We would have put an end to the whole edifice of snobbery and flattery which the monarchy underpins: not to mention the saving in expense, and the fact that the whole profits of our own Crown Estate could then be put to public use.
Perhaps we should not be too surprised, given the queen’s age, that she has apparently failed to rise to the challenge of being Bagehot’s monarch of great sense and sagacity – with, as a result, potentially disastrous consequences for the UK.
But that surely is the fundamental point: a system which involves putting a 91-year-old in a position of real national responsibility is bound to fail. Nor would it be a satisfactory solution to stipulate that the monarch should abdicate at a reasonable age. Given what has been reported over the past 40 years about the conflicted personality of the heir to the throne, no better result could have been expected under a Charles III.
The failure at head of state level in the current Brexit crisis is not a failure of individuals: it is something which is implicit in the very nature of hereditary monarchy itself, since there will always be many occasions when a hereditary monarch is unfitted, through age or other reasons, for discharging the real responsibilities of a head of state.
So let us hope that one positive thing which emerges from the current Brexit situation is a recognition that the UK needs a completely different system for selecting its head of state: and that, with that recognition, comes a move towards republicanism.
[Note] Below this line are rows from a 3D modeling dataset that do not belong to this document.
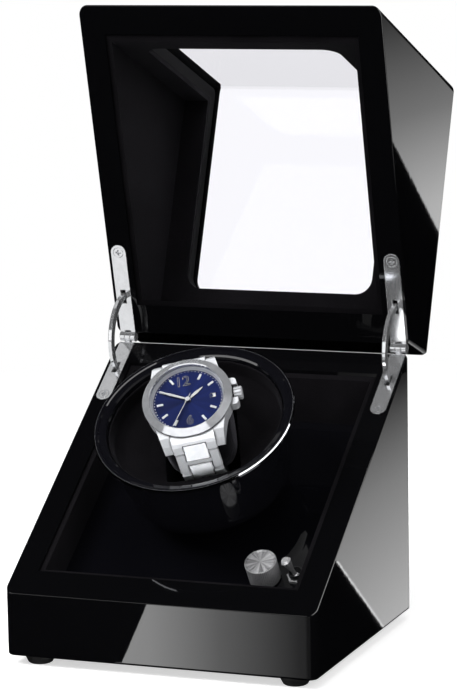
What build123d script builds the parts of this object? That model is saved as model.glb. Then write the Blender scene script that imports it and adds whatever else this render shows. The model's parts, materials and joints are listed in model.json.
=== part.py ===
from build123d import *
import math
import os

# Single watch winder box, lid open.  Millimetres, +Z up, the front faces -Y.
# The closed box is a rectangular block that a sloping plane parts into base and lid.

# ------------------------------------------------------------------ driving dimensions
# Box
width = 150.0
depth = 137.0
box_height = 153.5          # closed, without the feet
front_height = 29.5         # base wall at the front
rear_height = 124.0         # base wall at the back
wall = 12.0                 # thickness of the lacquered boards
rim_gap = 0.4               # between the two rims when closed
front_corner_radius = 4.5
rear_corner_radius = 3.0
top_rear_radius = 5.0
edge_radius = 1.2           # remaining long outer edges
rim_round = 0.5             # outer edges of both rims
bottom_thickness = 6.0
bottom_ledge = 5.0          # how far the bottom board reaches under each wall
lining_thickness = 2.5
lining_recess = 1.5         # velvet stops this far below the rim
fit_gap = 0.3               # clearance of parts let into the case

# Feet
foot_height = 4.5
foot_radius_top = 7.3
foot_radius_bottom = 5.0
foot_inset_x = 13.0
foot_inset_y = 10.0
foot_recess_radius = 2.9
foot_recess_depth = 2.3

# Lid hinge
lid_open_angle = 111.2
pivot_behind = 2.5          # pivot axis beyond the rear edge, along the slope
pivot_above = 0.6           # pivot axis above the parting plane
hinge_inset = 5.4           # hinge centre from the outer side face
plate_width = 8.0
plate_thickness = 1.8
base_plate_reach = 37.0     # rear edge to the centre of the rounded end
lid_plate_reach = 41.5
barrel_radius = 2.5
pin_radius = 1.0
knuckle_gap = 0.15
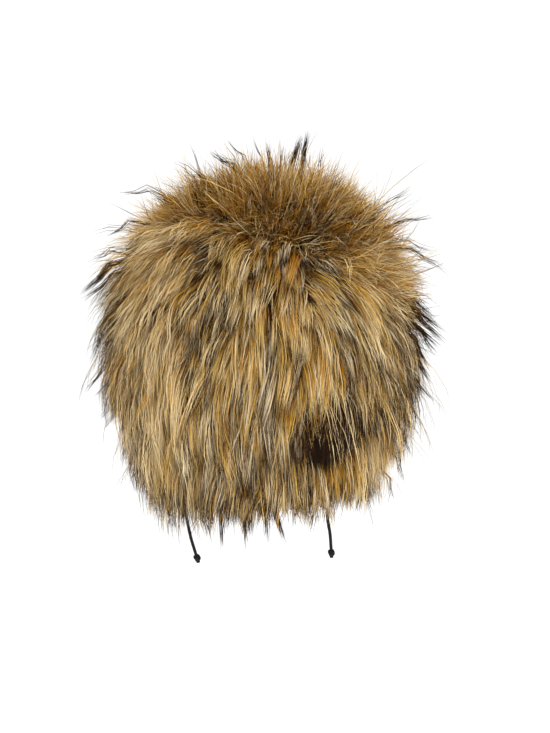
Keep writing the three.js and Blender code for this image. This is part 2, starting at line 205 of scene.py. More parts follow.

The advantages would be immediate – no more royal weddings, and no more of the faux reverential tones of Nicholas Witchell in the compulsory royal slot on BBC news.
But more seriously, we would have put an end to the whole edifice of snobbery and flattery which the monarchy underpins: not to mention the saving in expense, and the fact that the whole profits of our own Crown Estate could then be put to public use.
But above all, and of critical importance, under a suitable form of republicanism we would have a much better chance of having a head of state who could properly discharge the responsibilities of the role.